事件翌日の6月5日、彼は天安門事件を鎮圧するために現れた59式戦車の車列の前に立ち、行く手を遮った。戦車は何度も彼を回避するために横に迂回しようとするが、その都度彼は戦車の前に立ちふさがり侵入を防いだ。しばらくそれを繰り返した後、戦車に乗りドライバーとなんらかの口論をしていた様子が、CNNやBBCのクルーによって撮影され、世界中に配信され一躍その姿を知らしめることになった。ビデオ映像は、心配した見物人(または私服警官という説もあるが不明)が彼を群衆の中に引き戻し、戦車が再び行進する場面で終わっている。映像のほかに、1km弱離れた北京飯店6階に宿泊していたAP通信のジェフ・ワイドナーによって400mmレンズを使用した写真(4台の戦車の前に男がたたずんでいる)、マグナム・フォト所属のスチュアート・フランクリンによる写真(ワイドナーの写真より広範囲が撮影され、さらに多くの戦車が後に続いている)が撮影され、世界の新聞に掲載された。
この印象的な映像や写真は何度も使われ、戦車の前に立って無言の抵抗をした彼は、西側諸国において中国の民主化運動の象徴的存在となった。1998年4月のタイム誌はこの人物を「20世紀最も影響力のあった人物100人」に選び、2003年に「ライフ」はスチュアートの写真を「世界を変えた写真100」に選んでいる。
なおこの映像に対し、「この衝撃的な映像には二人の無名の英雄がいる。それは戦車の前に立ちはだかった男と彼を轢かなかった戦車のドライバーだ」という意見がある。
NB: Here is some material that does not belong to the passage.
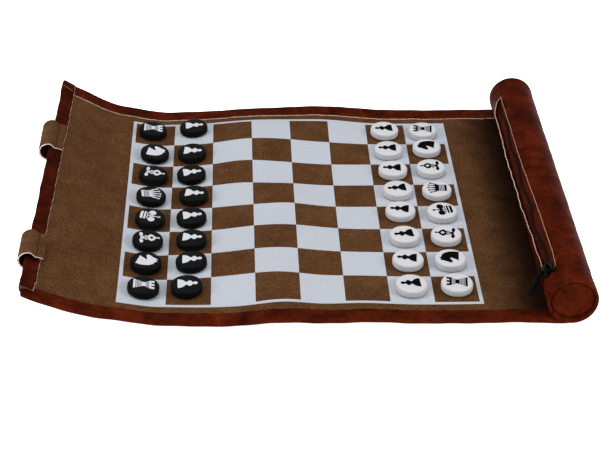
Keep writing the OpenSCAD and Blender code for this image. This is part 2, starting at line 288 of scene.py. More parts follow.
class Build:
    """Collects shapes, each with its finish, into one mesh."""

    def __init__(self):
        self.points, self.faces, self.indices = [], [], []

    def add(self, shape, finish=0, matrix=None):
        points, faces = shape
        base = len(self.points)
        if matrix is not None:
            points = [tuple(matrix @ Vector(p)) for p in points]
        self.points += points
        self.faces += [tuple(base + i for i in f) for f in faces]
        self.indices += [finish] * len(faces)
        return self

    def make(self, name, finishes):
        return new_piece(name, self.points, self.faces, finishes, self.indices)


def spline(points, steps=8):
    """A smooth open line through the points."""
    p = [np.asarray(q, float) for q in points]
    p = [2 * p[0] - p[1]] + p + [2 * p[-1] - p[-2]]
    out = []
    for i in range(1, len(p) - 2):
        for k in range(steps):
            t = k / steps
            out.append(
                0.5
                * (
                    2 * p[i]
                    + (p[i + 1] - p[i - 1]) * t
                    + (2 * p[i - 1] - 5 * p[i] + 4 * p[i + 1] - p[i + 2]) * t * t
                    + (3 * p[i] - p[i - 1] - 3 * p[i + 1] + p[i + 2]) * t**3
                )
            )
    out.append(p[-2])
    return np.array(out)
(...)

イギリスの新聞サンデー・タイムズは事件直後、この人物について、名前はWang Weilin(王维林)で19歳の学生だと報じたが確たる証拠はなく、その後も生存説や死亡説が飛び交い、現在も彼の姓名、生死は不明である。事件後、1990年の記者会見で、アメリカのジャーナリスト、バーバラ・ウォルターズからの「中国の自由の象徴というべきあの男はどうなったのか?」という質問に対し、江沢民中国共産党総書記は「死んではいないと思うが…」と口を濁しただけにとどまった。